The Hawaiian archipelago island chain was formed by volcanic action
The Hawaiian archipelago island chain was formed by volcanic action

Over time, islands are formed from the hotspot and are then moved with the crust, thus allowing for a new island to form over the same hotspot.

The Hawaiian island chain was formed in this way as the Pacific Plate moves northwest. As the hotspot is still active and the plate continues to move, these islands continue to form.

Rising Sea Levels

Many islands have only been around since the last ice age. As the earth began to heat, glaciers began to retreat, which resulted in a rise in sea levels. Rising sea levels flooded low-lying valleys, which resulted in the formation of an Archipelago.

Similarly, melting ice caps on mountains rush water downhill, where it is trapped in valleys, often forming freshwater lakes with Archipelago islands from previous mountain tops. As global warming is still in progress, whether it be natural or influenced by human behavior, ocean levels continue to rise, and therefore, new islands continue to slowly be formed.

Post-Glacial Rebound

Also formed to do rising temperatures and melting glaciers, post-glacial rebound islands are similar to those mentioned above; however, these islands were not previously mountain or hilltops.

Glaciers are immensely heavy and, over time, compress the surface of the earth.

The Finnish archipelago is still being formed by decompressing land
The Finnish archipelago is still being formed by decompressing land

When these glaciers begin to subside, the earth begins to slowly “spring back”, which forms new islands continuously pushing through the surface of the water.

The Finnish archipelago is one such example, where thousands of islands have been formed, and continue to form, from post-glacial rebound.

Biodiversity Of Archipelago Islands

Because of the unique characteristics of an island, they create a particularly interesting playground of biodiversity.

As islands are generally remote and archipelagos only share the ecosystem with their sibling islands, animal and plant life on these islands are often unique and can be found nowhere else on Earth.

Furthermore, due to nutrient-rich volcanic soil and the lack of civilization, these areas tend to hold a large diversity of life that has had a chance to thrive, unlike other areas on Earth.

Archipelago islands are home to a large diversity of life, often found nowhere else on earth
Archipelago islands are home to a large diversity of life, often found nowhere else on earth

That said, not all archipelagos are diversity rich. Those found in colder climates, such as the Arctic Archipelago, are still home to a unique life, but it is far more scarce.

One popular Archipelago known for its diversity is the Spanish Archipelago, which is home to the Canary Islands, and was made famous by its contribution to the evolution theory formed by Charles Darwin.

Another biodiverse archipelago is the Malay archipelago which is home to Taman Negara – one of the oldest forests in the world, Borneo (famous for its orangutan population), and the wide range of coral life spread around the Indonesian islands.

Threats To Archipelago Islands and Their Diversity

Archipelago islands and the life they support are under threat from both human-induced and natural occurrences.
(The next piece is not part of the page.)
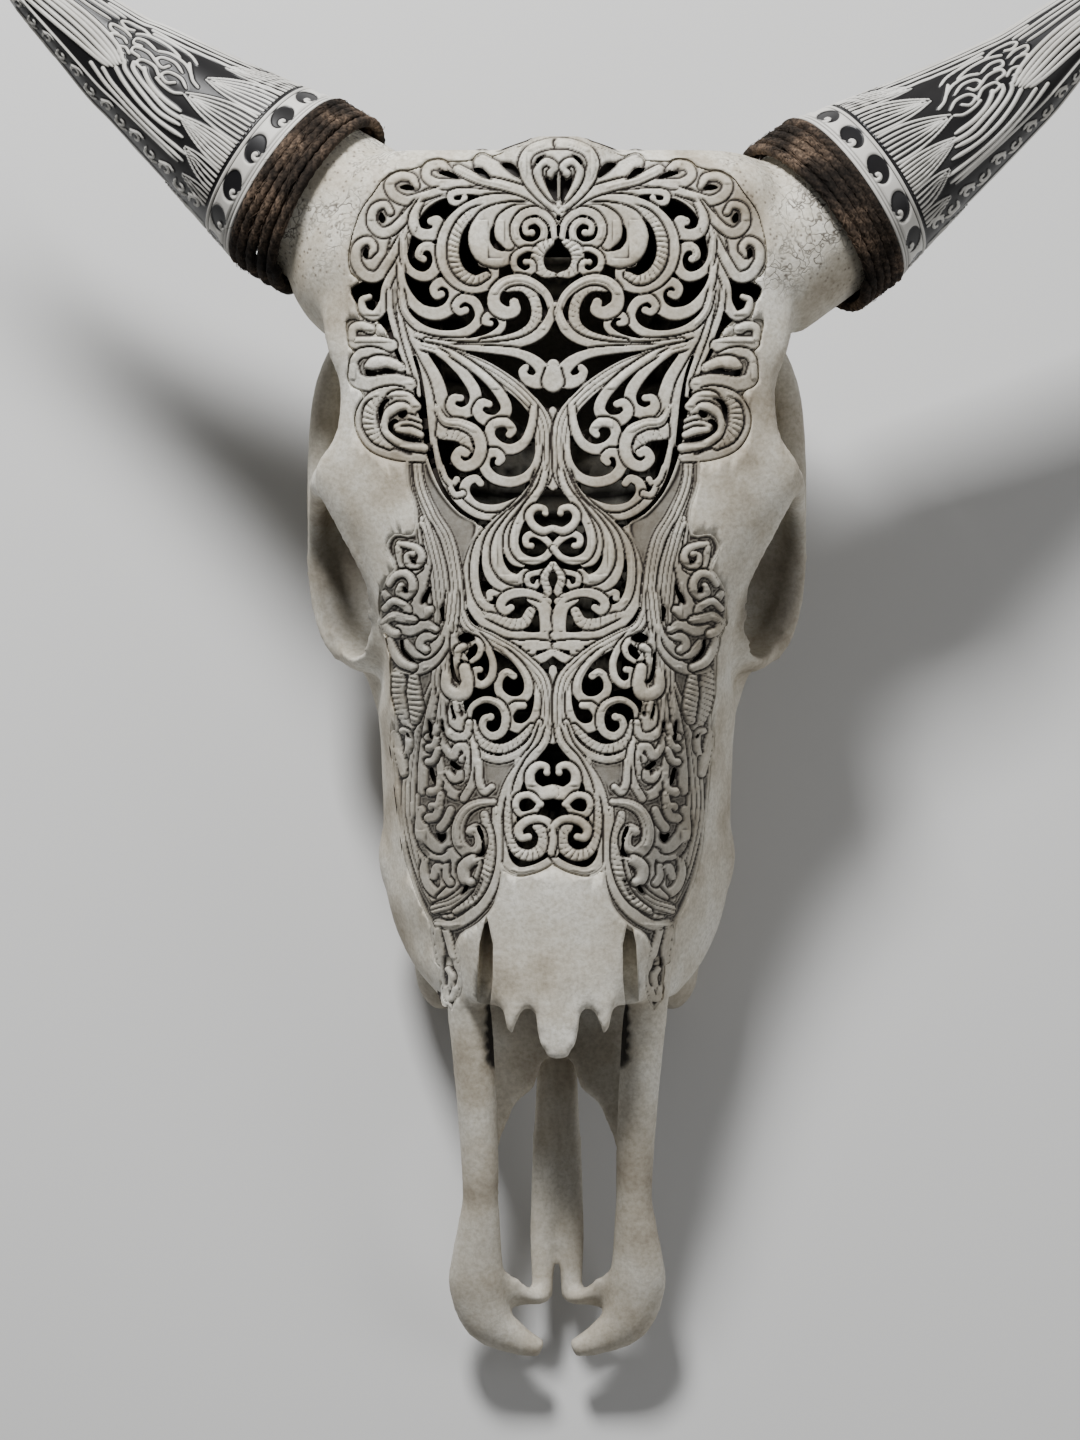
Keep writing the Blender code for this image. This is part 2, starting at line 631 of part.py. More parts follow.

Some of which include:

  • Increase in tourism: Popular holiday Archipelago islands such as Hawaii and the Maldives see a large increase in human population, many of which pay no attention to the intricacies of the island’s ecology. This brings with it pollution, both physical and sound
  • Overfishing: Due to a lack of education and abuse of local fishing laws, fish populations around archipelagos are drastically decreasing. This disrupts the natural ecology of the surrounding reefs, often to a fatal degree
  • Urbanization: Island archipelagos that have become popular living destinations have seen a huge rise in urbanization. When cities are formed and expanded, large areas of natural forests and wildlife are removed or displaced, sometimes resulting in the extinction of a species
  • Invasive species: Species introduced due to human activity, whether it be accidental or intentional, can harm the natural balance of an island. Often, new species have no natural predators and end up killing off native life and dominating an ecosystem
  • Climate change: Although some archipelagos are formed by rising sea levels, other Archipelago islands are at threat from the same occurrence. Low-lying islands, like many of those found in the Maldives, are slowly being drowned due to rising water levels
  • Natural disasters: As many Archipelago islands are formed by volcanic activity, they are prone to natural disasters such as volcanic eruptions, tsunamis, and hurricanes


What is the biggest archipelago island group?
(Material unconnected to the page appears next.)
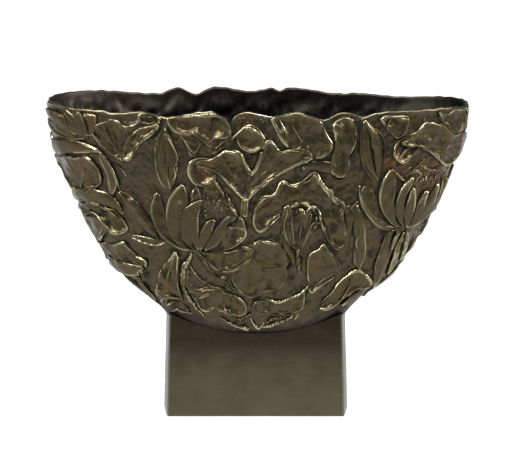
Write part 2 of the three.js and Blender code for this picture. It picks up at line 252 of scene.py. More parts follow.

The Malay Archipelago consists of over 25,000 islands and is the largest Archipelago on Earth. This island cluster spreads for 1,110,000 square miles and includes the islands and mainlands of Brunei, East Timor, Indonesia, Malaysia, Papua New Guinea, the Philippines, and Singapore.

What is the oldest archipelago island cluster?

Although it’s hard to determine the age of an Archipelago, it’s believed that Seychelles is one of, if not the oldest, Archipelago on earth. It’s believed that these islands formed around 75 million years ago when mainland Gondwana broke up.

What is the difference between an island and an archipelago?

An island is any stretch of land that is smaller than a continent and is surrounded by water on all sides. An Archipelago, on the other hand, is a group of these islands that are in close proximity to each other.

What are some popular Archipelago islands?

Thousands of islands form parts of Archipelagoes, but some popular ones that you may be familiar with include the Caribbean islands, the Maldives, the Islands found around Greece, and the Cook Islands.